How to Deal with Three Types of Poor Performers: Primadonnas, Slackers and Incompetents

The Bad Attitude

This employee could be a brilliant technician or project manager, but the chip on his shoulder renders him impossible to work with. When Kris Paper, senior vice president and CIO for Primedia Business Magazines & Media, joined the company in 2002 and was in the process of assessing the skills of her staff, one longtime employee unabashedly proclaimed that he had no IT skills and had "somehow landed in IT." The worker insinuated that he deserved a job in IT by virtue of his long tenure with the company. Paper did not waste time in eliminating his position. "If they don’t have the right value system, they’re not worth the investment. I can train the skill, but I can’t train the values," she says.

The Slacker

Characteristics of the stereotypical slacker include rumpled clothes, bed-head and—more to the point for an employer—tardiness, slipshod work, and a tendency to procrastinate and do only the bare minimum. Bill Haser, CIO of Tenneco Automotive, describes a careless systems analyst who failed to follow development processes or document changes he made to systems. Haser says that while 80 percent of the time the man’s changes worked, 20 percent of the time they "ended up screwing something up." When Haser and this employee’s manager confronted him about his feckless work, they learned that he didn’t think the procedures were important because he didn’t understand them. He thought they created needless work. Haser and the manager explained to the worker the importance of the IT organization’s development processes and showed him that if he toed the line, he’d save five times as much time and effort in ongoing support. The systems analyst agreed to follow the company’s development process to a T—and saved his job.

The Incompetent

Sometimes, poor performance isn’t a choice. Sheleen Quish, global CIO and vice president of corporate marketing for U.S. Can, describes a tech support employee who was personable and possessed with a Little Engine That Could attitude ("I think I can, I think I can"), but who overestimated his skills. Because of his positive attitude, Quish and his immediate supervisor accepted that he was a slow learner and chose to be patient with him—until the day he accidentally caused all hell to break loose at the company.

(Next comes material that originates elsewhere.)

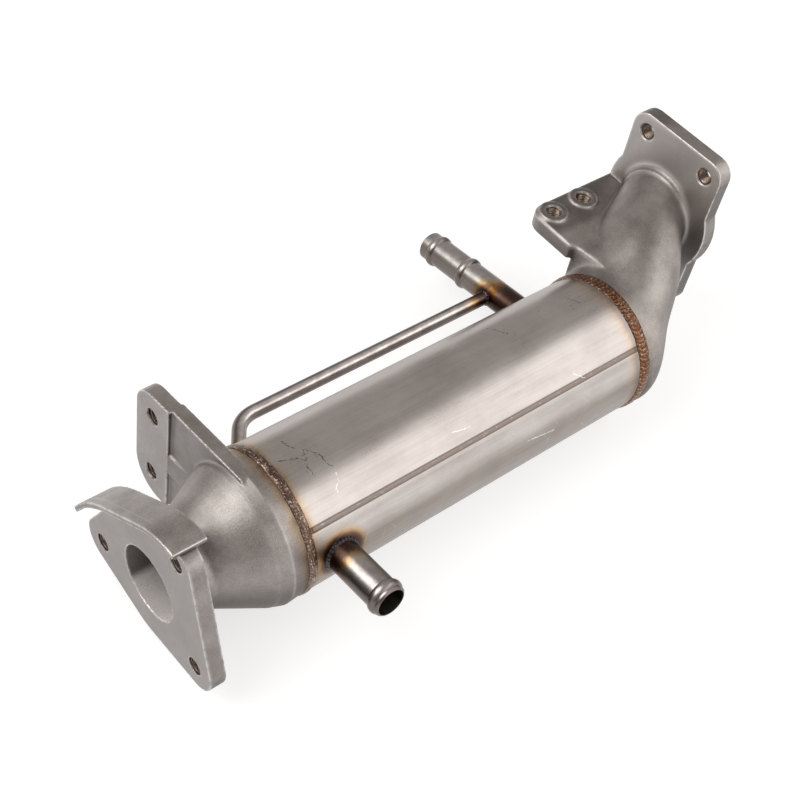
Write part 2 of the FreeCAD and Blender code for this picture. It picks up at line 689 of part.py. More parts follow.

Without authorization or the knowledge of anyone else, the tech support worker came into the office one weekend and installed antivirus software on all employees’ desktops, including the CEO’s. But he did such a lax job that he wound up compromising people’s PCs. As soon as employees arrived at work the following Monday, they began flooding the IT help desk with angry calls. Quish’s entire department spent all morning trying to figure out what had gone wrong. Eventually, the inept worker stepped forward and told Quish what he had done. She asked him several times to explain why. He had no explanation. She told him to take the rest of the day off and to come in the next day with an answer to her question. He arrived late and still had no answer for what he had done. Quish showed him the door.